Cassini, a former Hollywood costumer and the man responsible for Jackie Kennedy's iconic pillbox hat, and Tierney, an Oscar-nominated actress who starred in the 1944 film "Laura," were married from 1941 to 1952. They had two children- Antoinette Daria, who was mentally handicapped and institutionalized, and Christina, who was born in 1948. The couple divorced in California in 1953, and their divorce decree mandated that Cassini split half of his estate equally between the couple's two daughters upon his death.

Cassini married Nestor in 1971 and died in March 2006, at age 92. In 2007, Christina filed a claim in Nassau County Surrogate's Court arguing that she was entitled to 25 percent of her father's estate under the divorce agreement.

But according to papers filed by Marianne Nestor Cassini in Los Angeles Superior Court in 2010, Oleg Cassini had actually willed $500,000 in trust to Daria, $1 million to Christina and the remainder to her. She argued that the divorce decree was overridden by the will.

The courts felt differently, and in May 2012, a New York appeals court upheld a lower-court ruling that Christina is entitled to a quarter of her father's estate.

Her takeaway? A cool $13 million.

But Nestor Cassini filed a motion to appeal, and on Thursday she filed another lawsuit, this time against Putney Twombly Hall & Hirson, in New York, and two of its attorneys, William Pollak and Philip Kalban. She also sued Nachsin & Weston, of Los Angeles, who consulted on the original case.

According to Nestor Cassini's lawsuit, her lawyers should have challenged Christina's 2007 claim under the statute of limitations. Their failure to do so was an act of "negligence and malpractice." She is seeking $13 million.

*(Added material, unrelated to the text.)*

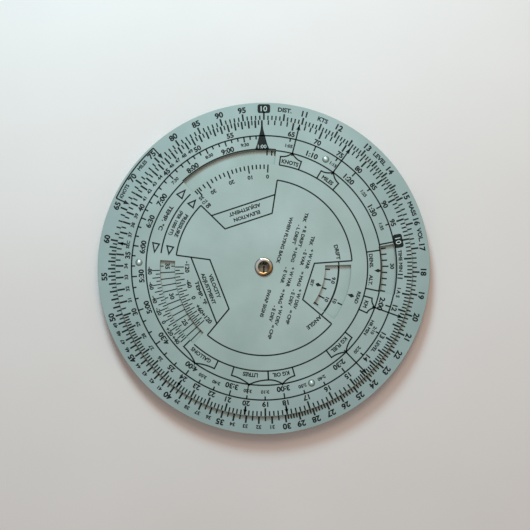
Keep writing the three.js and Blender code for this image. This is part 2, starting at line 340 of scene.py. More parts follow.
def arc(radius, start, end, step=1.0):
    """Points along an arc from one bearing to another, both ends included."""
    steps = max(1, math.ceil(abs(end - start) / step))
    return [polar(radius, start + (end - start) * i / steps) for i in range(steps + 1)]


def circle(radius, steps=ROUND_STEPS, centre=(0, 0)):
    ring = [polar(radius, 360 * i / steps) for i in range(steps)]
    return [(x + centre[0], y + centre[1]) for x, y in ring]


def sector(window, turn=0.0):
    inner, outer, start, end = window
    return arc(outer, start + turn, end + turn) + arc(inner, end + turn, start + turn)


def area(loop):
    pairs = zip(loop, loop[1:] + loop[:1])
    return sum(x0 * y1 - x1 * y0 for (x0, y0), (x1, y1) in pairs) / 2


def wound(loop, anticlockwise):
    return loop if (area(loop) > 0) == anticlockwise else loop[::-1]


def unit_normals(points, closed):
    """The mitre at each point: a vector to the left, long enough to keep the width in corners."""
    count = len(points)
    normals = []
    for i, point in enumerate(points):
        here = Vector(point)
        before = here - Vector(points[i - 1]) if closed or i > 0 else None
        after = Vector(points[(i + 1) % count]) - here if closed or i < count - 1 else None
        sides = [Vector((-d.y, d.x)).normalized() for d in (before, after) if d is not None]
        mean = sum(sides, Vector((0, 0))).normalized()
        normals.append(mean / max(mean.dot(sides[0]), 0.4))
    return normals


def moved_left(loop, distance):
    """The loop moved to its own left. The material of a solid lies on the left of its loops."""
    normals = unit_normals(loop, closed=True)
    return [(x + n.x * distance, y + n.y * distance) for (x, y), n in zip(loop, normals)]


# ---- meshes ----

def link(thing):
    bpy.context.scene.collection.objects.link(thing)


def make_piece(name, vertices, faces, materials, face_slots=None, smooth_below=SMOOTH_FLAT_DEG):
    """A mesh object from millimetre vertices, welded, with its faces pointing out."""
    mesh = bpy.data.meshes.new(name)
    mesh.from_pydata([(x * MM, y * MM, z * MM) for x, y, z in vertices], [], faces)
    for material in materials:
        mesh.materials.append(material)
    if face_slots:
        mesh.polygons.foreach_set("material_index", face_slots)
    work = bmesh.new()
    work.from_mesh(mesh)
    bmesh.ops.remove_doubles(work, verts=work.verts, dist=1e-7)
    bmesh.ops.recalc_face_normals(work, faces=work.faces)
    work.to_mesh(mesh)
    work.free()
    mesh.shade_smooth()
    mesh.set_sharp_from_angle(angle=math.radians(smooth_below))
    piece = bpy.data.objects.new(name, mesh)
    link(piece)
    return piece


def bevel_profile(bottom, top, bevel):
    """(inset, height) pairs up a plate's edge, with both rims rounded."""
    lower = []
    for i in range(BEVEL_STEPS + 1):
        turn = math.pi / 2 * i / BEVEL_STEPS
        lower.append((bevel * (1 - math.sin(turn)), bevel * (1 - math.cos(turn))))
    upper = [(inset, top - rise) for inset, rise in reversed(lower)]
    return [(inset, bottom + rise) for inset, rise in lower] + upper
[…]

"These failures by defendants resulted in a loss to the estate of Oleg Cassini (the 'estate') of at least $13 million (representing the share of the estate granted to Christina upon her successful cross-motion for summary judgment) as well as causing plaintiff to incur significant attorneys' fees, costs, and disbursements, and court costs and fees to move to reargue and for leave to renew and to appeal the improper granting of Christina's cross-motion," Courthouse News reported.

Suing your lawyer is not a common occurrence, said John Nockleby, a professor of law and director of the civil justice program at Loyola Law School, in Los Angeles. "You have to show two things—first, that in some important way the lawyer messed up, and secondly that the person would have won the underlying case," he said. "In a legal malpractice you have to show that your lawyer made an important error that a reasonably careful lawyer would not have made."